A comparison of 4 different machine learning algorithms to predict lactoferrin content in bovine milk from mid-infrared spectra.

Lactoferrin (LF) is a glycoprotein naturally present in milk. Its content varies throughout lactation, but also with mastitis; therefore it is a potential additional indicator of udder health beyond somatic cell count. Condequently, there is an interest in quantifying this biomolecule routinely. First prediction equations proposed in the literature to predict the content in milk using milk mid-infrared spectrometry were built using partial least square regression (PLSR) due to the limited size of the data set. Thanks to a large data set, the current study aimed to test 4 different machine learning algorithms using a large data set comprising 6,619 records collected across different herds, breeds, and countries. The first algorithm was a PLSR, as used in past investigations. The second and third algorithms used partial least square (PLS) factors combined with a linear and polynomial support vector regression (PLS + SVR). The fourth algorithm also used PLS factors, but included in an artificial neural network with 1 hidden layer (PLS + ANN).
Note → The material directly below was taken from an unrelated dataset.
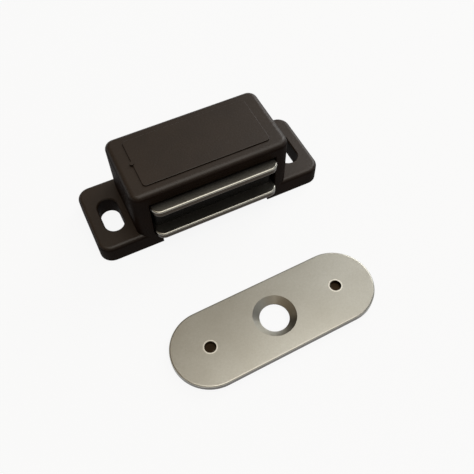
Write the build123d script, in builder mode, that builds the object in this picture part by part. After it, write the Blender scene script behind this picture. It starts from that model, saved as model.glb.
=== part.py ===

The training and validation sets comprised 5,541 and 836 records, respectively. Even if the calibration prediction performances were the best for PLS + polynomial SVR, their validation prediction performances were the worst. The 3 other algorithms had similar validation performances. Indeed, the validation root mean squared error (RMSE) ranged between 162.17 and 166.75 mg/L of milk. However, the lower standard deviation of cross-validation RMSE and the better normality of the residual distribution observed for PLS + ANN suggest that this modeling was more suitable to predict the LF content in milk from milk mid-infrared spectra (R2v = 0.60 and validation RMSE = 162.17 mg/L of milk). This PLS +ANN model was then applied to almost 6 million spectral records. The predicted LF showed the expected relationships with milk yield, somatic cell score, somatic cell count, and stage of lactation. The model tended to underestimate high LF values (higher than 600 mg/L of milk). However, if the prediction threshold was set to 500 mg/L, 82% of samples from the validation having a content of LF higher than 600 mg/L were detected. Future research should aim to increase the number of those extremely high LF records in the calibration set.